Mr Trump visited during the 2016 presidential campaign and his staff passed out baseball hats with the slogan “Make Turnberry Great Again.” Since his election, Mr Trump and his family have also brought additional federal spending to the resort. He stayed at the hotel and played a round of golf there in July 2018, accompanied by diplomats, advisers and his Secret Service detail.
“I have arrived in Scotland and will be at Trump Turnberry for two days of meetings, calls and hopefully, some golf — my primary form of exercise!” Mr Trump wrote on Twitter during that visit. “The weather is beautiful, and this place is incredible!”
Eric Trump, who helps oversee its operations, visits frequently, along with his own Secret Service detail. Asked Thursday about the stays by military personnel, Eric Trump declined to comment but praised his family’s property.
Records show payments of at least $64,000 (£51,500) to Trump Turnberry by the State Department in the last two years, although part of that money might have been refunded, the records suggest, after the trips ended. The Trump Organisation said it refunds to the government any payments made to Turnberry for those visits by federal government employees after accounting for the resort’s costs, but declined to provide details.

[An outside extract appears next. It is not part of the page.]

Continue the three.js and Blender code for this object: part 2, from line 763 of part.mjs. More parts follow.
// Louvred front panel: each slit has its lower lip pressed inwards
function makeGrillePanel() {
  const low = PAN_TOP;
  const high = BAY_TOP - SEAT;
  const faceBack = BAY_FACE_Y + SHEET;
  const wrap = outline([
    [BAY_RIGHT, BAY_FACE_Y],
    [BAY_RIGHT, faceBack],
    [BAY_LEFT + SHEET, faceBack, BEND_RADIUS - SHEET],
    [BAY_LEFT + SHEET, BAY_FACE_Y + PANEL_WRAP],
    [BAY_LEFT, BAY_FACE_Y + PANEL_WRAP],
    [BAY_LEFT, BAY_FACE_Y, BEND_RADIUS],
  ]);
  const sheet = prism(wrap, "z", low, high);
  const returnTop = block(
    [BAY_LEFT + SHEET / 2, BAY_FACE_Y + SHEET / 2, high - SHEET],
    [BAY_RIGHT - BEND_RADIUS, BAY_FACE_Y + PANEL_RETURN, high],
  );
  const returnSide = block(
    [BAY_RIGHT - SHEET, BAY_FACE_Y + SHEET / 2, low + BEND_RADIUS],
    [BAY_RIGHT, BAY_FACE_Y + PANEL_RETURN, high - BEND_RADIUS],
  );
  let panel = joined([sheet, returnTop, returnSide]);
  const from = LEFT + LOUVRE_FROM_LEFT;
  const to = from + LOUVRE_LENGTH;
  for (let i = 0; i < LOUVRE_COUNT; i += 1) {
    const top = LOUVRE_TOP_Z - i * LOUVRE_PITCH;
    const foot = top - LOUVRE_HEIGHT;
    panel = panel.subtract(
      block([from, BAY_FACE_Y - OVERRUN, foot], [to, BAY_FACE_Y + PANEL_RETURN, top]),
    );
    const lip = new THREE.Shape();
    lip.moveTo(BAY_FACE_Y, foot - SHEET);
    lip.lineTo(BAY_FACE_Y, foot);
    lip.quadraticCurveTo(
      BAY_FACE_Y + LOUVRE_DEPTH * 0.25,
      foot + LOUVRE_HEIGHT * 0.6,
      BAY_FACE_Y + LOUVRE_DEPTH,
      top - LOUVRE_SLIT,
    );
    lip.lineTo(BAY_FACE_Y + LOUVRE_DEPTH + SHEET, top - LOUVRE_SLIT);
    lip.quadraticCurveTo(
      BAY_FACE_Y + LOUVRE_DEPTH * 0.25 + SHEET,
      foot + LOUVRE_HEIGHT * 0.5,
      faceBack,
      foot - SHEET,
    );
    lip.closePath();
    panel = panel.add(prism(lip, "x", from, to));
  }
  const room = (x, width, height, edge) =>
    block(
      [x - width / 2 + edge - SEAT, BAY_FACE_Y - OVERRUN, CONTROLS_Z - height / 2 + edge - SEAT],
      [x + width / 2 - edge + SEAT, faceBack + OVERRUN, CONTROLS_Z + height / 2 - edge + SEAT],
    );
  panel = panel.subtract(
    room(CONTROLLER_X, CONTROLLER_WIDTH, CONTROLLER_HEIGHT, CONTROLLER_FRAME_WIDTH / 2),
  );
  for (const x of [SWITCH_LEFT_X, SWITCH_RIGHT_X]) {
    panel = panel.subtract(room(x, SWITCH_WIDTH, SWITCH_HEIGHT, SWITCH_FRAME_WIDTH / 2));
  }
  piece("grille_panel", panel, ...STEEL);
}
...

Mr Trump, after he was elected, transferred ownership of his resorts, golf courses and other properties to a trust that is controlled by his sons and company executives. But he still benefits financially.
The resort lost $4.2 million (£3.38m) in 2017, according to an annual filing in Britain, continuing a string of losses reported since Trump bought it.
The club had revenue of $23.4 million (£18.9m) in 2018, according to a financial report filed in the United States, its best year since the Trumps’ ownership. The company has not filed the resort’s profit or loss statement for 2018.